Sorry I didn't respond to some of the things you said directly to me, I have been struggling also. I thought about private messaging you but then thought that might be a bit stalkerish! :eek:So I hope you don't mind me posting here.

How are you doing now? How is your back?

I am so pleased you had a lovely time in Devon and congratulations on all the walking, I find being outdoors and space can be beneficial.

I think what Pietro said was spot on, treat yourself with the same compassion you would treat others with. You are just as deserving as they are.

So many things you say sound like the things I say to myself, I'm sure I'm not the only one. I have found acceptance to be really helpful, all be it difficult and I can't always maintain it but a good place to get to.

I hope you are having a better week.
Best wishes
Ob x
 
Hello all! I haven't been on the site for a while but I thought I would check in and see how everyone is and for an update.

Things have been up and down for me since I last was on here although mainly things are better:-)

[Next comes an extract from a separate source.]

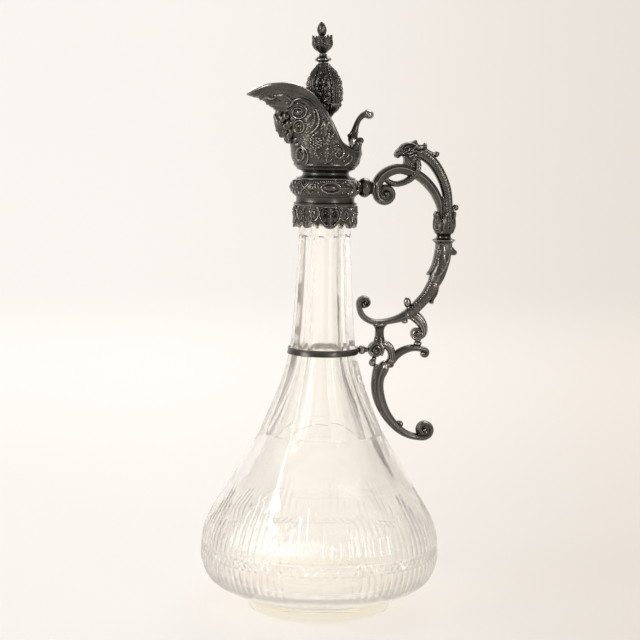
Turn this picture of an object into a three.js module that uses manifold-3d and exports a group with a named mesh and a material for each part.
import * as THREE from "three";
import { mergeVertices } from "three/addons/utils/BufferGeometryUtils.js";
import Module from "manifold-3d";

// A claret jug: a cut-glass bottle with a cast pewter spout, hinged lid and dragon handle.
// Sizes are millimetres. +Z is up, the handle points to +X and the spout to -X.
// The origin is the middle of the flat foot, on the axis of the bottle.

const wasm = await Module();
wasm.setup();

// Fits and facets
const CLEARANCE = 0.3;
const MERGE_DISTANCE = 1e-3;
const RING_SEGMENTS = 30;
const SMALL_SEGMENTS = 16;

// Glass bottle
const FOOT_RADIUS = 47;
const FOOT_HEIGHT = 6;
const BODY_RADIUS = 78.5;
const BODY_HEIGHT = 39.4;
const SHOULDER_RADIUS = 40.5;
const SHOULDER_HEIGHT = 117;
const NECK_RADIUS = 17;
const PANEL_TOP = 246;
const NECK_PANELS = 10;
const FACETS_PER_PANEL = 4;
const BORE_RADIUS = 8.5;
const BASE_THICKNESS = 14;
const WALL = 5;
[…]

My doctor has reviewed my medication and I really feel like I am getting my anxiety a bit more in control now which feels amazing. I even managed a trip to the supermarket the other day on my own and it felt liberating! It was such a bizarre feeling. The only way I can describe it what if felt like when i was a child and my mum and dad let me out to town with my friends for the first time on my own -I felt so grown up and I had such a buzz that I was being let loose on the world! To some going to the supermarket may not seem like a big deal but for me this is really huge and is encouraging me to try and go further.

I am still having difficulty sleeping hence why I am sat on the computer at nearly 3am British time! I keep feeling really consumed with anger and bitterness which I know isn't really going to help me but still, I feel an array of emotions all the time, some confusing and so overpowering. I guess this is all part of the recovery process.

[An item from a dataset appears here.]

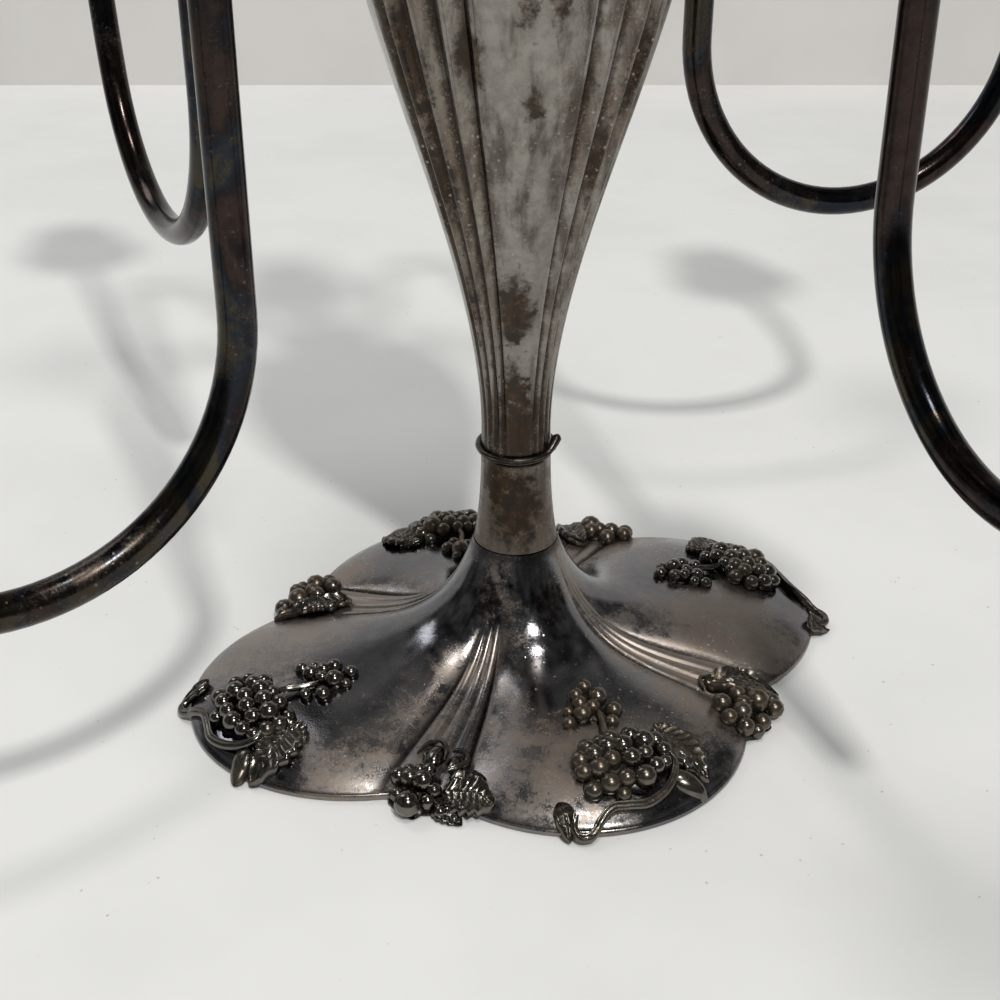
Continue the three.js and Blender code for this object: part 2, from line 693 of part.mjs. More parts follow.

Oh and finally, it looks like I am getting my operation for my back so fingers crossed I will finally be in no more pain with my back injury!

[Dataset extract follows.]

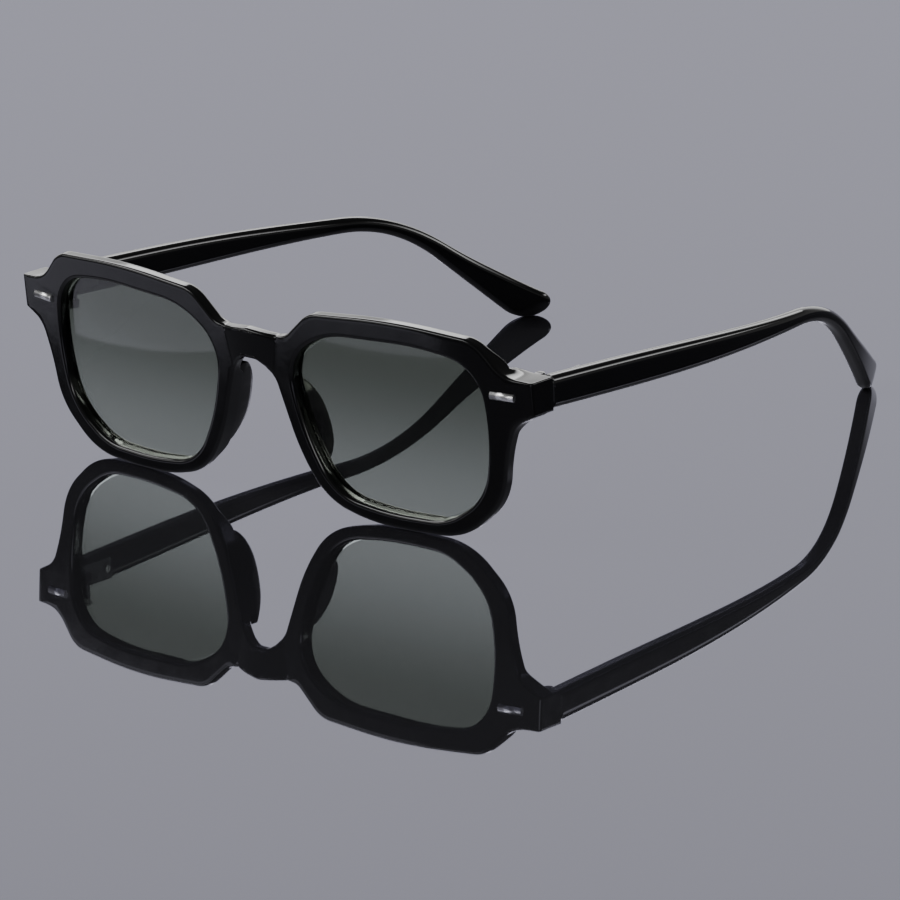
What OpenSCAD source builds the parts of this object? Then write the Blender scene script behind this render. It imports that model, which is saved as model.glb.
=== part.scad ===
// Square sunglasses: a moulded front, tinted lenses, and two temples on screwed hinges.
// +Z is up and +Y runs back to the temple tips. The open glasses stand on the floor at z = 0.
// The origin is on the floor, in the middle of the open glasses.

/* [Front] */
// Width across the end pieces
front_w = 142; // [134:1:150]
// Thickness of the rims
front_t = 4.2; // [4:0.1:5]
// Radius of the front's curve, seen from above
front_r = 450; // [300:10:700]
// Lean of the front, its top forward, in degrees
front_lean = 5; // [3:0.5:7]
// Width of each lens opening
lens_w = 48.9; // [46:0.1:50]
// Height of each lens opening
lens_h = 37; // [34:0.1:39]
// Gap between the two lens openings
lens_gap = 21.2; // [19:0.1:23]
// Width of the rim above an opening
rim_top = 4.5; // [3.5:0.1:5.5]
// Width of the rim below an opening
rim_bottom = 3; // [2.4:0.1:4]
// Width of the rim beside an opening, towards the temple
rim_side = 4.2; // [3.4:0.1:5]

/* [Bridge] */
// Width of the raised bridge face at its top
bridge_w = 14.4; // [12:0.1:16]
// Height of the bridge's top corners
bridge_top = 36.9; // [35.5:0.1:38]
// Height of the bridge's underside
bridge_under = 31.2; // [30:0.1:32.5]
// Rise of the bridge's top edge in the middle
bridge_crown = 1; // [0.4:0.1:2]
// How far the bridge stands forward of the rims
bridge_bulge = 1.5; // [0.8:0.1:2.2]
// Lean of the bridge's face, its top forward, in degrees
bridge_lean = 9; // [6:0.5:11]
// Thickness of the bridge in the middle
bridge_t = 4.2; // [3.4:0.1:5]
// Radius of the hollow behind the bridge
scallop_r = 23; // [18:1:30]

/* [End pieces] */
// Height of each end piece
end_h = 7.1; // [6.6:0.1:8]
// Height of an end piece's middle above the floor
end_z = 32.85; // [31:0.05:34]
// Length of an end piece from the front's corner back to the seam
end_wrap = 6.4; // [5.8:0.1:8]
// Width of the thick block behind an end piece
end_block = 10.8; // [9.8:0.1:11.2]

/* [Lenses] */
// Thickness of a lens
lens_t = 1.5; // [1.2:0.1:1.6]
// Depth of a lens's face behind the front's face
lens_set = 2.1; // [1.6:0.1:2.2]
// Depth of the groove that holds a lens
groove_d = 0.8; // [0.5:0.1:1]
// Room between a lens and its groove
lens_fit = 0.03; // [0.01:0.01:0.05]

/* [Nose pads] */
// How far a pad stands behind the rims
pad_reach = 5.8; // [4:0.1:6.5]
// Height of a pad
pad_h = 19; // [15:0.5:20]
// Height of a pad's middle above the floor
pad_z = 18.8; // [17:0.1:20]
// Width of a pad's foot on the rim
pad_foot = 2.6; // [2:0.1:3]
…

I hope you are all doing really well,

Much love,

Psychology girl
 
Sorry for your ordeal, psych girl-

It is good that you are pursuing a claim against your former employers. Here in the states if something like this happened, there would be something called Worker's Compensation whilst you recover, and then a small lump sum depending on injuries. Is there any kind of program like that in the UK? Not only would I seek damages for the personal injury, but damages and compensation for lost employment and future earnings.

I can relate to feeling like you are never going to be the same again. I struggle with that too. Fortunately or unfortunately, depending on individual perspective, one can never be the same again after going through such a life altering experience. That is what it is.....a life altering experience that changes everything.

I get tired of people -therapists and certain family members- saying to "get over it" or implying that if only I join support groups or force myself to socialize it will make me somehow magically healed. Personally, I think it is impossible to go back to who we once were because suddenly you have been forced without choice to become much more aware of the dangers of life and sociopathic people in general.

Becoming a different person isn't necessarily such a bad thing in and of itself. I know it has made me both more compassionate to the suffering of others, as well as more careful for myself. I used to put myself in all sorts of stupid situations because I didn't have my wits about me due to distracting activities, drugs, and alcohol. Situations that could easily have turned out really, really bad. I got lucky, but that didn't mean I always would have if I had remained my old carefree, reckless self.

I think the key to the social anxiety is striking a balance between paranoia and out and out carefree lifestyle. On that note, I have whittled down my social circle to my household and two outside friends. So, I'm not completely isolated, but don't make best friends with every stranger I meet either. This seems to work because I am not totally alone, but also have plenty of time with myself to heal at my own pace.